We are not likely to find the good life in the pursuit of finding more lovable objects. Rather the work for us to do is with ourselves. It is our skill and our will that creates more love. The lovable is not scarce; it’s everywhere. Our job is to see it that way.


Now I’m not saying this is easy. It takes lots of practice, I imagine. Starting with goldfish and trees, rocks, and clouds. Andrews reminds us that becoming an expert at loving is like becoming an expert at any other complex skill. It takes practice and commitment.


One way that John and I have taken baby steps toward this with each other is to start most days by facing each other, looking at each other in the eyes, and repeating, “I see the good in you.

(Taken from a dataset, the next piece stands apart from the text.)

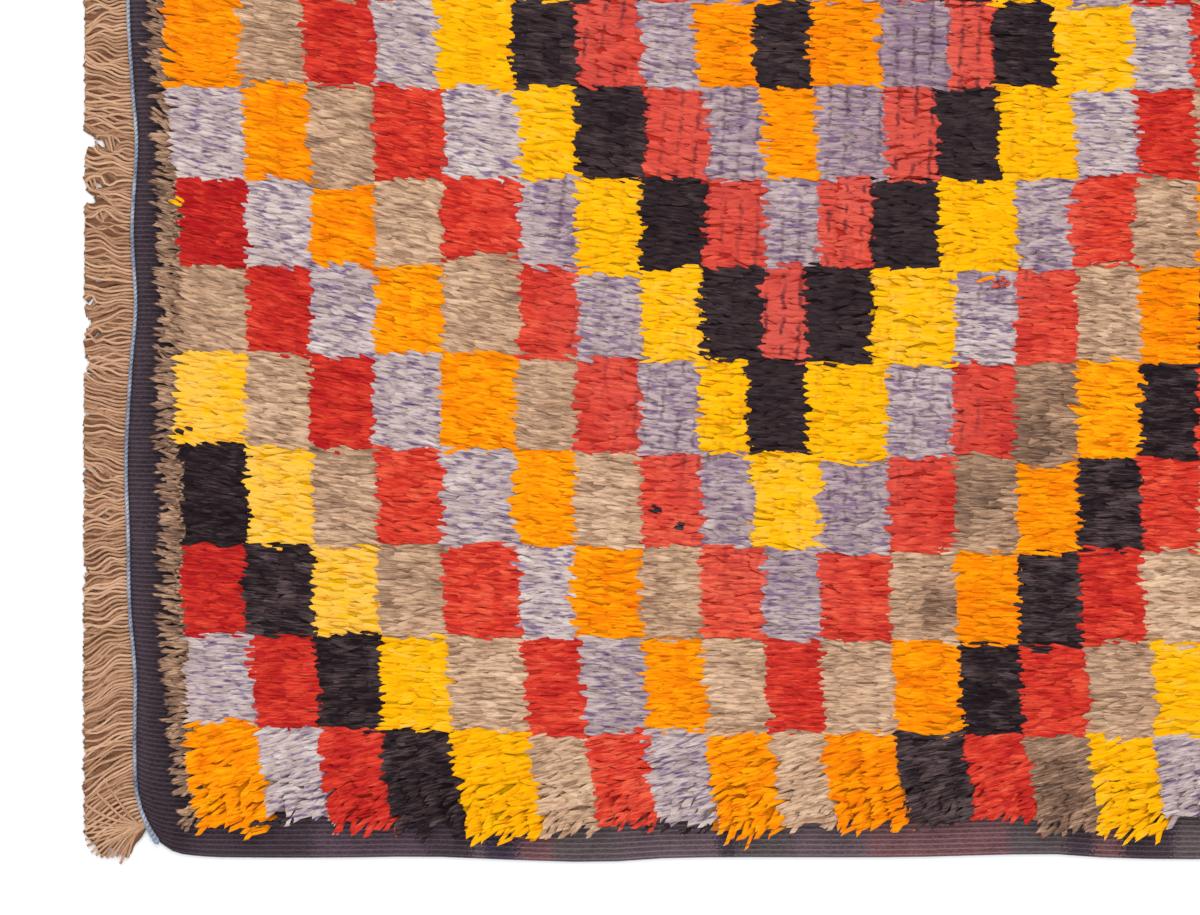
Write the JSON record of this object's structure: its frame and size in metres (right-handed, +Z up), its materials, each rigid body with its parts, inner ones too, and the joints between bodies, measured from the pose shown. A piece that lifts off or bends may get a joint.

You bless me. I love you.” We switch it up a bit sometimes, but that’s the basic idea.


One time we were doing this while some of our grandchildren were around. The youngest one came over to us with his thumb and forefinger encircling each of his eyes (like he was holding binoculars). It looked something like this photo.





“Sometimes you have to look really close to see the good in people,” he said. So true.


Later that day, the kids and we too were having trouble getting along. I looked at them in true consternation. “What should we do?”


One of them said, “Let’s look for the good in each other.” We all took turns facing each other individually, locking eyes, and saying, “I see the good in you.” It kinda worked. We cooled down and gave our irritation a back seat anyway.


Okay. A big job. Complex work. Sometimes it may take imagining that we can see through the lens of love. It’s worth a try. Today. Right now. Let the learning begin. I’m giving up Law and Order for a while and looking at trees, rocks, and clouds. Speaking of clouds...this is my view tonight. I only had to look.







How might we learn how to love and journey together up to The Good Life?